*Set problem:* Restate, word for word, all of the material shown below.

*Recorded data:*

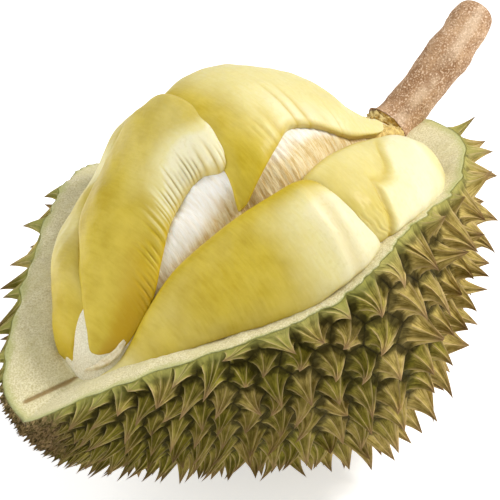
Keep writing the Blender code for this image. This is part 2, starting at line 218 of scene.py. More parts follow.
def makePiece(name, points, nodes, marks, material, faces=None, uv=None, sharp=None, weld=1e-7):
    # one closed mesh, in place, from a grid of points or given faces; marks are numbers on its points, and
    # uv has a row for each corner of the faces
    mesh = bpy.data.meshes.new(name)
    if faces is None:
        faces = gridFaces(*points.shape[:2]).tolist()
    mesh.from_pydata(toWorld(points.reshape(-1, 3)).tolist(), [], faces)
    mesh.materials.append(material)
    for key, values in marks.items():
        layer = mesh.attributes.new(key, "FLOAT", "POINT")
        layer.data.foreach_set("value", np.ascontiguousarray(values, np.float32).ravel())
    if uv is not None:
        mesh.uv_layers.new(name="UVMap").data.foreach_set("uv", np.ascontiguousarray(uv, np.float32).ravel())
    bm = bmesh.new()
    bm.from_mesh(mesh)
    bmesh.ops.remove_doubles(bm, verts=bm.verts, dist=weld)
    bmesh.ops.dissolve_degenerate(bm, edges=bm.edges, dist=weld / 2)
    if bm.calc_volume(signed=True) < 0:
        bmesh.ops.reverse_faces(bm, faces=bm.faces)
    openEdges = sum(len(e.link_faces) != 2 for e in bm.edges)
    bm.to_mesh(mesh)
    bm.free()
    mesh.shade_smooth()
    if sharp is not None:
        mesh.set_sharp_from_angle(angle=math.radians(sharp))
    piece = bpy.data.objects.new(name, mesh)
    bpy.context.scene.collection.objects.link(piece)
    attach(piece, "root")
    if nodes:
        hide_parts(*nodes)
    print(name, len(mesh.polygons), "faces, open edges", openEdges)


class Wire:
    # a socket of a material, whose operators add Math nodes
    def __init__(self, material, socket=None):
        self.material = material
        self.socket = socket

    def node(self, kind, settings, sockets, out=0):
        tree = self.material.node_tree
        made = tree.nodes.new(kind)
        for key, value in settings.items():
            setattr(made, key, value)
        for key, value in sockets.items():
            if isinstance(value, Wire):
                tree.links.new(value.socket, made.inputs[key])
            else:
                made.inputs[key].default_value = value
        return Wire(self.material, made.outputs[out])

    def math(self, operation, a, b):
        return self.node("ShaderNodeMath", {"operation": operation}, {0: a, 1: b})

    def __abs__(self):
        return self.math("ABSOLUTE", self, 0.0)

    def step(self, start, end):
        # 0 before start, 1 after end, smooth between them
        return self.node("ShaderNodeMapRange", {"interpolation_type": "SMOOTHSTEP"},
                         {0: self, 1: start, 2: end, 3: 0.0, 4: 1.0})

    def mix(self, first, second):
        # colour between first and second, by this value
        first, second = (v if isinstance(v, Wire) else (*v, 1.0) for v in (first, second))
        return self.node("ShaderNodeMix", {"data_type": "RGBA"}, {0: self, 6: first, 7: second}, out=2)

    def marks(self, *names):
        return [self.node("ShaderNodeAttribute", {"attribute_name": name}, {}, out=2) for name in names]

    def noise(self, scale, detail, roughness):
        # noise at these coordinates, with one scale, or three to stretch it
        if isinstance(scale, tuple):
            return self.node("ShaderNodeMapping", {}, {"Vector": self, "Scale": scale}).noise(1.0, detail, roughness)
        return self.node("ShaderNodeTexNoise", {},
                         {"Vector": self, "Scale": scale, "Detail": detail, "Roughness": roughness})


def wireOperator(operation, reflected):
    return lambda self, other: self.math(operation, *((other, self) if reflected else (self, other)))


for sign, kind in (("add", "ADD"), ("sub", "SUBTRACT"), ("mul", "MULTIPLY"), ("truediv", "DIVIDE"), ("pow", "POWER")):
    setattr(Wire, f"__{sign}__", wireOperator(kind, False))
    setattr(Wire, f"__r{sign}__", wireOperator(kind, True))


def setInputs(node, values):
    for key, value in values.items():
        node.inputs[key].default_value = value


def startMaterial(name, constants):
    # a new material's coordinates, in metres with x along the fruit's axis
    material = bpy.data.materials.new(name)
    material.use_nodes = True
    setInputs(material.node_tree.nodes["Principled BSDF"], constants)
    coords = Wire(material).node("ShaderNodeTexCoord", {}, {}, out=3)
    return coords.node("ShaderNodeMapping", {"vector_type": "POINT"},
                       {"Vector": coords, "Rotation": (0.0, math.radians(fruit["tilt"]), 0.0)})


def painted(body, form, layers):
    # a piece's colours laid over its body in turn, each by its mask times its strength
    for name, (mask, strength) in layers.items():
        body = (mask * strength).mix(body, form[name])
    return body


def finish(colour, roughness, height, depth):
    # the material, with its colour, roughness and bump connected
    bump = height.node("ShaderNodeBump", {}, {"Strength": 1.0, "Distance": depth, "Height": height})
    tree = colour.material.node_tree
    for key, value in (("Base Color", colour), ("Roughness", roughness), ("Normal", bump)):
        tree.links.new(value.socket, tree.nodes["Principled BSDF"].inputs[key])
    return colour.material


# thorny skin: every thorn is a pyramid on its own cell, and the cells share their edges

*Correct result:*
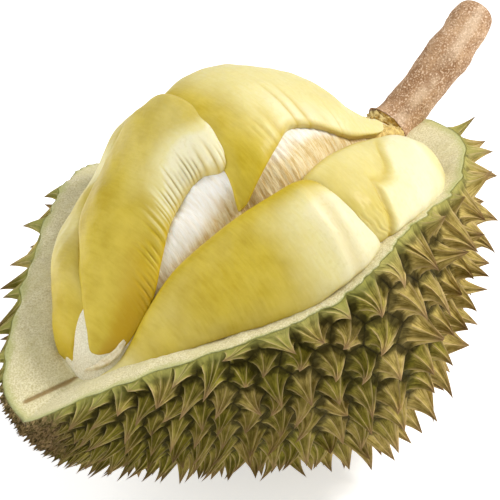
Keep writing the Blender code for this image. This is part 2, starting at line 218 of scene.py. More parts follow.
def makePiece(name, points, nodes, marks, material, faces=None, uv=None, sharp=None, weld=1e-7):
    # one closed mesh, in place, from a grid of points or given faces; marks are numbers on its points, and
    # uv has a row for each corner of the faces
    mesh = bpy.data.meshes.new(name)
    if faces is None:
        faces = gridFaces(*points.shape[:2]).tolist()
    mesh.from_pydata(toWorld(points.reshape(-1, 3)).tolist(), [], faces)
    mesh.materials.append(material)
    for key, values in marks.items():
        layer = mesh.attributes.new(key, "FLOAT", "POINT")
        layer.data.foreach_set("value", np.ascontiguousarray(values, np.float32).ravel())
    if uv is not None:
        mesh.uv_layers.new(name="UVMap").data.foreach_set("uv", np.ascontiguousarray(uv, np.float32).ravel())
    bm = bmesh.new()
    bm.from_mesh(mesh)
    bmesh.ops.remove_doubles(bm, verts=bm.verts, dist=weld)
    bmesh.ops.dissolve_degenerate(bm, edges=bm.edges, dist=weld / 2)
    if bm.calc_volume(signed=True) < 0:
        bmesh.ops.reverse_faces(bm, faces=bm.faces)
    openEdges = sum(len(e.link_faces) != 2 for e in bm.edges)
    bm.to_mesh(mesh)
    bm.free()
    mesh.shade_smooth()
    if sharp is not None:
        mesh.set_sharp_from_angle(angle=math.radians(sharp))
    piece = bpy.data.objects.new(name, mesh)
    bpy.context.scene.collection.objects.link(piece)
    attach(piece, "root")
    if nodes:
        hide_parts(*nodes)
    print(name, len(mesh.polygons), "faces, open edges", openEdges)


class Wire:
    # a socket of a material, whose operators add Math nodes
    def __init__(self, material, socket=None):
        self.material = material
        self.socket = socket

    def node(self, kind, settings, sockets, out=0):
        tree = self.material.node_tree
        made = tree.nodes.new(kind)
        for key, value in settings.items():
            setattr(made, key, value)
        for key, value in sockets.items():
            if isinstance(value, Wire):
                tree.links.new(value.socket, made.inputs[key])
            else:
                made.inputs[key].default_value = value
        return Wire(self.material, made.outputs[out])

    def math(self, operation, a, b):
        return self.node("ShaderNodeMath", {"operation": operation}, {0: a, 1: b})

    def __abs__(self):
        return self.math("ABSOLUTE", self, 0.0)

    def step(self, start, end):
        # 0 before start, 1 after end, smooth between them
        return self.node("ShaderNodeMapRange", {"interpolation_type": "SMOOTHSTEP"},
                         {0: self, 1: start, 2: end, 3: 0.0, 4: 1.0})

    def mix(self, first, second):
        # colour between first and second, by this value
        first, second = (v if isinstance(v, Wire) else (*v, 1.0) for v in (first, second))
        return self.node("ShaderNodeMix", {"data_type": "RGBA"}, {0: self, 6: first, 7: second}, out=2)

    def marks(self, *names):
        return [self.node("ShaderNodeAttribute", {"attribute_name": name}, {}, out=2) for name in names]

    def noise(self, scale, detail, roughness):
        # noise at these coordinates, with one scale, or three to stretch it
        if isinstance(scale, tuple):
            return self.node("ShaderNodeMapping", {}, {"Vector": self, "Scale": scale}).noise(1.0, detail, roughness)
        return self.node("ShaderNodeTexNoise", {},
                         {"Vector": self, "Scale": scale, "Detail": detail, "Roughness": roughness})


def wireOperator(operation, reflected):
    return lambda self, other: self.math(operation, *((other, self) if reflected else (self, other)))


for sign, kind in (("add", "ADD"), ("sub", "SUBTRACT"), ("mul", "MULTIPLY"), ("truediv", "DIVIDE"), ("pow", "POWER")):
    setattr(Wire, f"__{sign}__", wireOperator(kind, False))
    setattr(Wire, f"__r{sign}__", wireOperator(kind, True))


def setInputs(node, values):
    for key, value in values.items():
        node.inputs[key].default_value = value


def startMaterial(name, constants):
    # a new material's coordinates, in metres with x along the fruit's axis
    material = bpy.data.materials.new(name)
    material.use_nodes = True
    setInputs(material.node_tree.nodes["Principled BSDF"], constants)
    coords = Wire(material).node("ShaderNodeTexCoord", {}, {}, out=3)
    return coords.node("ShaderNodeMapping", {"vector_type": "POINT"},
                       {"Vector": coords, "Rotation": (0.0, math.radians(fruit["tilt"]), 0.0)})


def painted(body, form, layers):
    # a piece's colours laid over its body in turn, each by its mask times its strength
    for name, (mask, strength) in layers.items():
        body = (mask * strength).mix(body, form[name])
    return body


def finish(colour, roughness, height, depth):
    # the material, with its colour, roughness and bump connected
    bump = height.node("ShaderNodeBump", {}, {"Strength": 1.0, "Distance": depth, "Height": height})
    tree = colour.material.node_tree
    for key, value in (("Base Color", colour), ("Roughness", roughness), ("Normal", bump)):
        tree.links.new(value.socket, tree.nodes["Principled BSDF"].inputs[key])
    return colour.material


# thorny skin: every thorn is a pyramid on its own cell, and the cells share their edges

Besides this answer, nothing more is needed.